Could you use your personal account for your business?
Banks and building societies have certain restrictions on how you manage your personal accounts. Generally, you are not allowed to use your personal account for business use. Instead you will be invited to apply for a separate business account. If you're trading as a sole trader, which will be the most common form of trading entity for the majority of gardening businesses then your business account will be in your name followed by your trading name, for example Paul Power trading as Paul Power Landscape Gardening.
Most banks will offer you a period of free banking. This can be anything from six to 18 months, depending on which bank you choose and whether or not you need an overdraft or financing for your business
Building societies have now entered the business market and appear keen to encourage new business accounts. Certainly many are now offering a far more imaginative account package than the high street banks, with accounts that pay a far more generous rate of interest on your money and if you need to borrow their charges on the whole appear lower.

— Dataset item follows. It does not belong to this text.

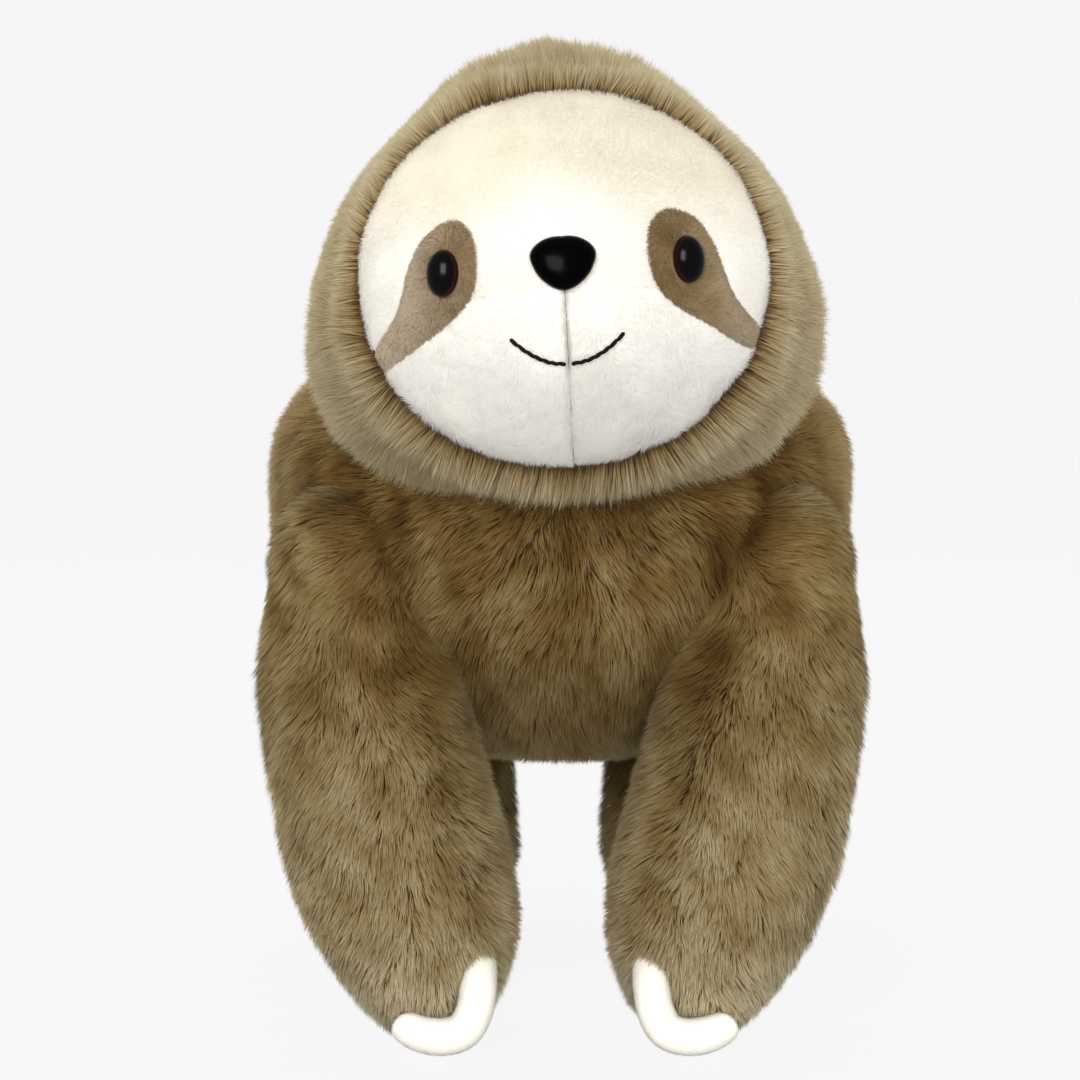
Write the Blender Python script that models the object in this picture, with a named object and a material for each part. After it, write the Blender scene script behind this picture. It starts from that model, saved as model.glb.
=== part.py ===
"""Plush sloth standing on its four paws, as it is sewn and stuffed.

Skins are shells cut from one form each, with the stuffing and the pellet
pouches lying inside them, and safety eyes and a nose whose posts go through
the face to washers behind it. Metres, +Z up, the face looks along -Y, and the
origin is on the floor under the middle of the toy.
"""

import math

import bmesh
import bpy
from mathutils import Euler, Matrix, Vector

# Limbs. The paws stand on the floor, so a limb's length is its joint's height.
ARM_LENGTH = 0.225
ARM_ROOT_RADIUS = 0.043
ARM_WIDTH = 0.107
ARM_DEPTH = 0.091
ARM_LEAN_IN = 0.0395
ARM_REACH_FORWARD = 0.056
SHOULDER_SPREAD = 0.104
LEG_LENGTH = 0.120
LEG_ROOT_RADIUS = 0.0425
LEG_WIDTH = 0.086
LEG_DEPTH = 0.088
LEG_LEAN_IN = 0.003
LEG_REACH_FORWARD = 0.004
HIP_SPREAD = 0.0705
HIP_BEHIND_SHOULDER = 0.145
ARM_SWING_BACK = math.radians(8)
ARM_SWING_FORWARD = math.radians(60)
LEG_SWING = math.radians(25)

# Torso, from the chest's front to the rump, along Y.
TORSO_HALF_WIDTH = 0.1525
TORSO_RISE = 0.088
TORSO_DROP = 0.1465
CHEST_AHEAD_OF_SHOULDER = 0.065
RUMP_BEHIND_SHOULDER = 0.235
CHEST_OVER_SHOULDER = 0.008
RUMP_OVER_HIP = 0.054
SPINE_ARCH = 0.055
TORSO_FULLNESS = 2.3

# Head, with its middle given from the shoulder joints.
HEAD_WIDTH = 0.247
HEAD_HEIGHT = 0.2234
HEAD_OVER_SHOULDER = 0.1435
HEAD_AHEAD_OF_SHOULDER = 0.015
HEAD_ROLL = math.radians(-3.3)
HEAD_TURN = math.radians(20)
MUZZLE_BUMP = 0.014
MUZZLE_SPREAD = 0.055
MUZZLE_BELOW_MIDDLE = 0.008
FACE_RIM_SHARE = 0.772
HEAD_ROOM = 0.0030

# Neck: the collar between the torso's bore and the head's opening.
NECK_RADIUS = 0.034
NECK_THICKNESS = 0.0105
NECK_OPENING_RADIUS = 0.020

# Fabric, with its backing and the packed roots of its pile.
SKIN = 0.0035
FACE_FABRIC = 0.0025
SEAM_GAP = 0.0003
SEAT_GAP = 0.0003
STUFFING_GAP = 0.0006
JOINT_GAP = 0.0006
SWING_GAP = 0.0008
OVERRUN = 0.010

# Limb inside: where the skin is left open and where the pellets begin.
ARM_OPENING_RADIUS = 0.017
LEG_OPENING_RADIUS = 0.017
PAW_POUCH_HEIGHT = 0.034
FOOT_POUCH_HEIGHT = 0.030
SEAT_POUCH_LENGTH = 0.060

# Face, from the middle of the head, before the head is rolled.
EYE_OUT = 0.0554
EYE_UP = 0.0064
EYE_WIDTH = 0.0170
EYE_HEIGHT = 0.0228
EYE_DOME = 0.0068
EYE_RIM = 0.0014
EYE_POST_RADIUS = 0.0025
EYE_POST_LENGTH = 0.0120
EYE_WASHER_RADIUS = 0.0085
EYE_WASHER = 0.0016
PATCH_OUT = 0.0880
PATCH_UP = 0.0300
PATCH_MIDDLE_SHARE = 0.7
NOSE_WIDTH = 0.0300
NOSE_HEIGHT = 0.0254
NOSE_THICKNESS = 0.0085
NOSE_UP = 0.0085
NOSE_POST_RADIUS = 0.0025
NOSE_POST_LENGTH = 0.0110
NOSE_WASHER_RADIUS = 0.0080
NOSE_WASHER = 0.0016
HOLE_CLEARANCE = 0.0003
MOUTH_HALF_WIDTH = 0.0255
MOUTH_END_DOWN = 0.0238
MOUTH_SAG = 0.0125
THREAD_RADIUS = 0.0010
SEAM_START_RADIUS = 0.0026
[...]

Treat your banking as you would any purchase. Shop around and get the best possible deal. Ask lots of questions and read all the bumf they give you carefully. Go straight for the kill and start with the small print. How much is banking with so and so going to cost you after the initial period of free grace? Compare charges, overdraft fees and everything else, before opening your account.
Here is a list of some of the things you should look for in your business bank package.
Most business bank accounts will include the services of a relationship manager. Their sales literature will detail what this person can do for you, that he or she will take a special interest in both you and your business, and that they are as determined as you to see you succeed.
My experience has been something different. While my relationship manager was friendly, approachable and an all-round good egg, it was very clear to me after our first meeting that he was working for the bank and not for me. His interests in my business were limited to his bank's interests. The discussion we had concerning my banking needs largely centred around whether or not I had sufficient insurance and the like. I was left with the impression that his interest didn't go beyond that of selling me the bank's products.
When I actually needed the bank's help in the way of having a short-term overdraft to see me through what I had imagined was going to be a lean few months, my application was turned down. Every time I went into my branch to make a lodgement I was scarcely acknowledged by the morose staff.
The final straw came when I received a nice letter from the bank wondering whether I'd ever considered starting a business and that if I wanted an information pack on what they could do for me, all I had to do was ask. Nothing was too much trouble for them. Having banked with this bank for over 11 years, I was appalled that they didn't even recognise I was one of their customers. To think of all the interest that I've paid in these years, not to mention the charges I pay for having my personal account with them. Enough was enough. It was time to change. I looked around at all the various packages available, and the organisation that satisfied the above criteria was the one that got my business. Relationship managers are a very nice idea, but don't you think if they knew half as much as they say they do about running a small business, they'd be doing it themselves?
I have now switched my business banking to a building society, where I not only enjoy a high rate of interest on any funds in my current account, but also free banking for life provided I maintain my account within certain pre-agreed guidelines.
Make sure you get the best deal possible when opening your bank account. Look beyond the introductory free banking offers and work out which bank or building society is giving you the best deal. Don't be afraid to shop around and ask lots of questions.